|The Early Days of a Better Nation|
Sunday, May 06, 2007
The Scottish Parliament has a system of proportional representation where the voters select one candidate from two lists. The constituency list is first-past-the post. The regional lists, covering wider areas, top up the representation according to some formula which needn't detain us. The system was used in two elections and worked fine. It wasn't broke. Someone decided to fix it.
Apart from replacing two lists on separate ballot papers with two lists on one paper, and presenting the voters with another ballot paper, using a new and different voting system, for a different election on the same day, and implementing a completely unnecessary and expensive electronic counting machinery which broke down repeatedly and spectacularly on the night, the geniuses who signed off the arrangements which resulted in a hundred thousand rejected votes ... never thought to user-test the new voting forms.
But enough squabbling amongst ourselves! Let's turn and face the real enemy, the Judean People's Front! Thanks to its divisions the far left has been wiped off the electoral map, going from six MSPs to nil. The Scottish Socialist Party was not only beaten handily by Solidarity - in five of the seven regions it won fewer votes than the Socialist Labour Party.

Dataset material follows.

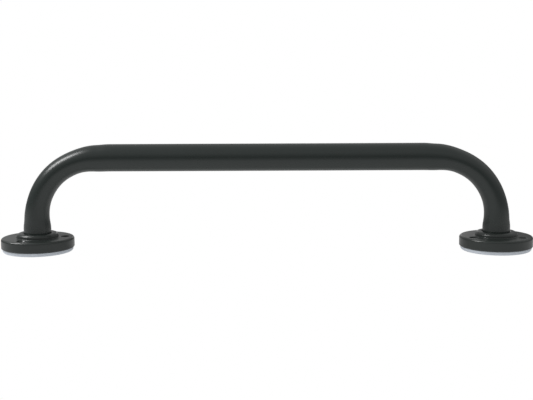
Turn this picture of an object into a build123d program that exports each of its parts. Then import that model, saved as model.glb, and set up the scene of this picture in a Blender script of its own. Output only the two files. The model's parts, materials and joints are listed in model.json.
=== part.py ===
"""Grab bar: one bent tube on two round cast flanges, each with a soft pad at its back.

Millimetres. The wall is the plane Z = 0 and +Z points away from it. X runs along the bar, and the
origin is halfway between the flanges, on the wall.
"""

import os
from math import radians, tan

from build123d import *

os.makedirs("parts", exist_ok=True)

# Tube
centre_distance = 432.0  # between the axes of the two flanges
tube_diameter = 25.5  # a one-inch tube with its coat of paint
tube_wall = 1.5
bend_radius = 57.6  # on the centre line

# Flattening of the bends: the width that is left in the plane of the bend, as a share of the diameter
leg_lead = 8.6  # straight length below the bend on which the tube starts to narrow
grip_lead = 12.0  # straight length past the bend on which it is round again
width_at_bend_start = 0.92
width_in_bend = 0.84
width_at_bend_end = 0.95
flat_from = 0.25  # share of the bend after which the width stays the same
flat_to = 0.75
swell_share = 0.35  # of the lost width, what the tube gains across the plane of the bend

# Pad under each flange
pad_inset = 1.2  # inside the flange's rim
pad_thickness = 3.5
pad_opening_diameter = 20.0  # reaches the joining screw
pad_edge_radius = 2.4  # rounding of the edge at the wall

# Flange
flange_thickness = 10.0  # without the boss
rim_radius = 2.2  # rounding of the upper edge
lower_chamfer = 0.85
boss_wall = 4.9  # outside the mouth of the socket
boss_height = 4.3  # above the flange's face
boss_shoulder_radius = 2.0
boss_foot_radius = 1.6
mouth_width = 1.0  # groove between tube and boss
mouth_depth = 1.3
socket_clearance = 0.15  # round the tube
web_thickness = 4.2  # floor of the socket

# Underside of the casting
face_wall = 3.2
rim_wall = 3.0
hub_wall = 3.2
pillar_wall = 0.75  # round a countersink
rib_thickness = 2.4
core_corner_radius = 1.0

# Screw holes to the wall
hole_to_boss = 6.6  # from a hole's centre to the side of the boss
hole_to_rim = 8.6  # from a hole's centre to the rim of the flange
hole_count = 3
hole_diameter = 5.5
countersink_diameter = 9.0
countersink_angle = 90.0
left_first_hole = -112.8  # degrees from +X, counter-clockwise seen from the room
right_first_hole = -153.5

# Threaded plug in each end of the tube, and the screw that pulls the tube onto the flange
plug_length = 14.0
plug_clearance = 0.05  # in the tube
plug_to_bend = 0.3  # round tube past the plug, before it starts to narrow
plug_chamfer = 0.8
screw_diameter = 6.0
screw_length = 17.0  # with its countersunk head
screw_clearance = 0.3  # in the flange's web
thread_clearance = 0.05  # in the plug, the thread itself is left plain
head_diameter = 11.3
head_recess = 0.3  # below the flange's back
head_clearance = 0.1
socket_width = 4.0  # hexagon, across its flats
socket_depth = 2.0
tip_chamfer = 0.7

# Heights and radii that follow
tube_radius = tube_diameter / 2
bore_radius = tube_radius - tube_wall
socket_radius = tube_radius + socket_clearance
hub_radius = socket_radius + hub_wall
boss_radius = socket_radius + mouth_width + boss_wall
bolt_circle_radius = boss_radius + hole_to_boss
flange_radius = bolt_circle_radius + hole_to_rim
pad_radius = flange_radius - pad_inset
pillar_radius = countersink_diameter / 2 + pillar_wall
face_height = pad_thickness + flange_thickness
boss_top = face_height + boss_height
socket_floor = pad_thickness + web_thickness
narrowing_height = socket_floor + plug_length + plug_to_bend
bend_start_height = narrowing_height + leg_lead
axis_height = bend_start_height + bend_radius
grip_half = centre_distance / 2 - bend_radius - grip_lead
half_head_angle = radians(countersink_angle / 2)

feet = (("left", -1, left_first_hole), ("right", 1, right_first_hole))
outwards = (Align.MIN, Align.CENTER)


def foot_centre(side, height=0.0):
    """Point on a flange's axis."""
    return Vector(side * centre_distance / 2, 0, height)


def foot_plane(side, height):
    """Plane parallel to the wall, centred on a flange's axis."""
    return Plane(origin=foot_centre(side, height), x_dir=(1, 0, 0), z_dir=(0, 0, 1))


def section_plane(side):
    """Plane through a flange's axis: its x is the radius and its y the height above the wall."""
    return Plane(origin=foot_centre(side), x_dir=(1, 0, 0), z_dir=(0, -1, 0))


def foot_axis(side):
    """Axis of a flange."""
    return Axis(foot_centre(side), (0, 0, 1))


# Tube: round legs and grip, joined by flattened bends

with BuildLine(Plane.XZ) as bend_path:
    leg_end = Line(
        (-centre_distance / 2, narrowing_height), (-centre_distance / 2, bend_start_height)
    )
    bend = JernArc(leg_end @ 1, leg_end % 1, bend_radius, -90)
    grip_end = Line(bend @ 1, bend @ 1 + (bend % 1) * grip_lead)

# each station is an edge of the path, a place along it and the width left there
stations = (
    (leg_end, 0.0, 1.0),
    (leg_end, 1.0, width_at_bend_start),
    (bend, flat_from, width_in_bend),
    (bend, (flat_from + flat_to) / 2, width_in_bend),
    (bend, flat_to, width_in_bend),
    (bend, 1.0, width_at_bend_end),
    (grip_end, 1.0, 1.0),
)


def bend_sections(radius_lost):
    """Ellipses across the bend's path, smaller by the given radius."""
    sections = []
    for edge, place, width in stations:
        across = Plane(origin=edge @ place, x_dir=(0, 1, 0), z_dir=edge % place)
        swell = 1 + (1 - width) * swell_share
        with BuildSketch(across) as section:
            Ellipse(tube_radius * swell - radius_lost, tube_radius * width - radius_lost)
        sections.append(section.sketch)
    return sections


with BuildPart() as grip_tube:
    sweep(bend_sections(0), path=bend_path.line, multisection=True)
    sweep(bend_sections(tube_wall), path=bend_path.line, multisection=True, mode=Mode.SUBTRACT)
    with BuildSketch(foot_plane(-1, socket_floor)):
        Circle(tube_radius)
        Circle(bore_radius, mode=Mode.SUBTRACT)
    extrude(amount=narrowing_height - socket_floor)
    mirror(about=Plane.YZ)
    with BuildSketch(Plane.YZ):
        with Locations((0, axis_height)):
            Circle(tube_radius)
            Circle(bore_radius, mode=Mode.SUBTRACT)
    extrude(amount=grip_half, both=True)
grip_tube.part.label = "grip_tube"
export_step(grip_tube.part, "parts/grip_tube.step")


for name, side, first_hole in feet:
    # Flange: a turned outline, cored from the back between rim, hub, ribs and screw pillars
    with BuildPart() as flange:
        with BuildSketch(section_plane(side)):
            with BuildLine():
                FilletPolyline(
                    (0, pad_thickness),
                    (flange_radius - lower_chamfer, pad_thickness),
                    (flange_radius, pad_thickness + lower_chamfer),
                    (flange_radius, face_height),
                    (boss_radius, face_height),
                    (boss_radius, boss_top),
                    (socket_radius + mouth_width, boss_top),
                    (socket_radius, boss_top - mouth_depth),
                    (socket_radius, socket_floor),
                    (0, socket_floor),
                    radius=[0, 0, 0, rim_radius, boss_foot_radius, boss_shoulder_radius, 0, 0, 0, 0],
                    close=True,
                )
            make_face()
        revolve(axis=foot_axis(side))
        with BuildSketch(foot_plane(side, pad_thickness)) as core:
            Circle(flange_radius - rim_wall)
            Circle(hub_radius, mode=Mode.SUBTRACT)
            with PolarLocations(bolt_circle_radius, hole_count, first_hole):
                Circle(pillar_radius, mode=Mode.SUBTRACT)
                Rectangle(flange_radius, 2 * pillar_radius, align=outwards, mode=Mode.SUBTRACT)
            with PolarLocations(0, 2 * hole_count, first_hole):
                Rectangle(flange_radius, rib_thickness, align=outwards, mode=Mode.SUBTRACT)
            corners_by_radius = core.vertices().group_by(SortBy.DISTANCE)
            fillet(corners_by_radius[0] + corners_by_radius[-1], core_corner_radius)
        extrude(amount=flange_thickness - face_wall, mode=Mode.SUBTRACT)
        with Locations(foot_plane(side, face_height)):
            with PolarLocations(bolt_circle_radius, hole_count, first_hole):
                CounterSinkHole(
                    hole_diameter / 2, countersink_diameter / 2, flange_thickness, countersink_angle
                )
        with Locations(-foot_plane(side, pad_thickness)):
            CounterSinkHole(
                screw_diameter / 2 + screw_clearance,
                head_diameter / 2 + head_clearance + head_recess * tan(half_head_angle),
                web_thickness,
                countersink_angle,
            )
    flange.part.label = f"{name}_flange"
    export_step(flange.part, f"parts/{name}_flange.step")

    # Pad: a soft disc with the same three holes
    with BuildPart() as pad:
        with BuildSketch(foot_plane(side, 0)):
            Circle(pad_radius)
            Circle(pad_opening_diameter / 2, mode=Mode.SUBTRACT)
            with PolarLocations(bolt_circle_radius, hole_count, first_hole):
                Circle(hole_diameter / 2, mode=Mode.SUBTRACT)
        extrude(amount=pad_thickness)
        rim_edges = pad.edges().filter_by(GeomType.CIRCLE).group_by(SortBy.RADIUS)[-1]
        fillet(rim_edges.sort_by(Axis.Z)[0], pad_edge_radius)
    pad.part.label = f"{name}_pad"
    export_step(pad.part, f"parts/{name}_pad.step")

    # Plug: flush with the tube's end, on the floor of the flange's socket
    with BuildPart() as plug:
        with BuildSketch(foot_plane(side, socket_floor)):
            Circle(bore_radius - plug_clearance)
            Circle(screw_diameter / 2 + thread_clearance, mode=Mode.SUBTRACT)
        extrude(amount=plug_length)
        top_edges = plug.edges().group_by(Axis.Z)[-1]
        chamfer(top_edges.sort_by(SortBy.RADIUS)[-1], plug_chamfer)
    plug.part.label = f"{name}_plug"
    export_step(plug.part, f"parts/{name}_plug.step")

    # Screw: countersunk head in the web's back, shank up into the plug
    head_bottom = pad_thickness + head_recess
    head_height = (head_diameter - screw_diameter) / 2 / tan(half_head_angle)
    with BuildPart() as screw:
        with BuildSketch(section_plane(side)):
            with BuildLine():
                Polyline(
                    (0, head_bottom),
                    (head_diameter / 2, head_bottom),
                    (screw_diameter / 2, head_bottom + head_height),
                    (screw_diameter / 2, head_bottom + screw_length - tip_chamfer),
                    (screw_diameter / 2 - tip_chamfer, head_bottom + screw_length),
                    (0, head_bottom + screw_length),
                    close=True,
                )
            make_face()
        revolve(axis=foot_axis(side))
        with BuildSketch(foot_plane(side, head_bottom)):
            RegularPolygon(socket_width / 2, 6, major_radius=False)
        extrude(amount=socket_depth, mode=Mode.SUBTRACT)
    screw.part.label = f"{name}_screw"
    export_step(screw.part, f"parts/{name}_screw.step")
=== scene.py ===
# %% [markdown]
# # A grab bar in satin black
# One steel tube with two flattened bends stands on two round cast flanges, and a soft pad lies
# under each flange. Tube and castings were powder coated black, so the whole look is one dark,
# slightly green paint and the light that it mirrors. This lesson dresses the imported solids: it
# reads their sizes, builds finer meshes in the same places, and gives each a node material.

# %% Load the solids
import json
from math import atan2, ceil, cos, pi, radians, sin, sqrt, tan

import bmesh
import bpy
from mathutils import Matrix, Vector


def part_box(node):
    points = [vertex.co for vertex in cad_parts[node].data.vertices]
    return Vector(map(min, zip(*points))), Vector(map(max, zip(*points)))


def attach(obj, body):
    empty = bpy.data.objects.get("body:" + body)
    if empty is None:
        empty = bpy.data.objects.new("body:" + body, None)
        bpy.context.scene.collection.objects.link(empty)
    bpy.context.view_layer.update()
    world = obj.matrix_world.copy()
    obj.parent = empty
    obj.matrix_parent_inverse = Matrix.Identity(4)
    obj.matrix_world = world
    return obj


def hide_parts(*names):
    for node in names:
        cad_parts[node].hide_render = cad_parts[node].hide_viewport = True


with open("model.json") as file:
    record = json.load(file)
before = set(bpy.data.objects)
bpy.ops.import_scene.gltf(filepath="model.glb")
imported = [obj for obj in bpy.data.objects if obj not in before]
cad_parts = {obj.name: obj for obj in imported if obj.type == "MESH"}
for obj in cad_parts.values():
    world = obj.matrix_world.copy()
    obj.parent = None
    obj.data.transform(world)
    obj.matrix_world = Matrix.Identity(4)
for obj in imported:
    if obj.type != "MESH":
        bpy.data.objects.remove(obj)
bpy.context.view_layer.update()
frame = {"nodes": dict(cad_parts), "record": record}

mm = 0.001  # the scene is in metres
print("solids:", ", ".join(sorted(frame["nodes"])))

# %% [markdown]
# ## The camera
# The photograph was taken from in front of the bar, a little above it, with a medium long lens.
# The place and the angles below put the edges of tube, flanges and pads where the picture has
# them. A camera looks along its own -Z axis, so its matrix is built from the three directions
# right, up and back.

# %% Camera
photo_width = 533  # pixels
focal_length = 991.2  # in the same pixels
sensor_width = 36.0  # mm, the width that Blender takes for a full-frame camera
camera_place = Vector((11.2, -920.7, 177.1)) * mm
camera_yaw = radians(-0.673)
camera_pitch = radians(-7.993)
camera_roll = radians(-0.321)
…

The what? Precisely. The Socialist Labour Party has next to no presence on the ground in Scotland (*). Socialist Labour got one election broadcast, fronted by the popular English actor Ricky Tomlinson, who emphasised that the party stood firmly against Scottish nationalism. Around a third of Scotland's far-left voters must have agreed.
* The Socialist Labour Party was founded by Arthur Scargill back in the 90s and was immediately joined by a plethora of far-left groups. Scargill cannily courted a succession of these groups, using each one that rose to the top of the stack to displace its precursor. After thus getting rid of the Trotskyist sects one by one he repeated the process with at least two sects of Stalinists, and then delivered the coup de grace to the last one standing. This single-minded application of salami tactics left him holding that twisty bit of cellophane at the end and not enough salami to cover a biscuit.